None of these things are biblical, and yet, I love them.  It’s not Christmas without them, my heart feels.  Yet my head knows that if we didn’t decorate our house or church or sing Christmas Carols, Christ would come anyway.

As much as I love Jesus, I also love hanging my stockings with care, and putting out the ceramic Christmas tree my beloved Aunt made years ago, and unwrapping each baby ornament as if they were as fragile as babies themselves.  And this decoration takes place the first weekend in December just as it did for my mother and her mother before that.  And the decorations don’t wait to come down until Epiphany, but come down New Year’s Day, just as it did for my mother and her mother before that.

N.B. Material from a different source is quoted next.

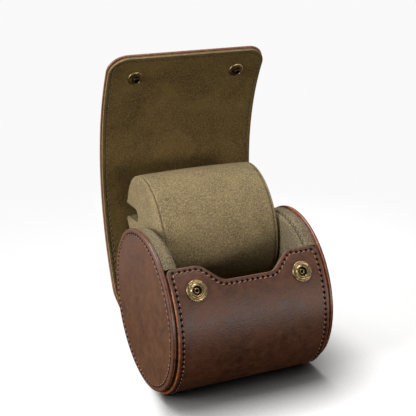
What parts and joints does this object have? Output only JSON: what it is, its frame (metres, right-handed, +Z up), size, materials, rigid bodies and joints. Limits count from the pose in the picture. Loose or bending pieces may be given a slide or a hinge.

There is something sacred for me in the non-sacred traditions of Christmas.  Not just following the routine my mother did, but wrapping the creche in the same paper I unwrapped it from. Each year getting a little softer and one or two more tears until when my children are older the paper will no longer be there to protect, but the paper itself will become an integral part of the tradition.

So yes, my Christmas decorations when up before Christmas and yes, the came down before Epiphany- but I still say, it’s okay.  Christ lives on despite our rules.  I can honor God and my family despite when the decorations come up or go down.  And yes, I will also remain hypocritical when I will follow this practice of Family tradition and not church tradition, because in 2016 (which I’m already not looking forward to) I will rail against churches who close on Christmas Day because it happens to fall on a Sunday and as they say that is Family Day.  Because Sunday is the Lord’s Day and despite everything, it is the day God made to come and adore.

Just though I would give you fair warning.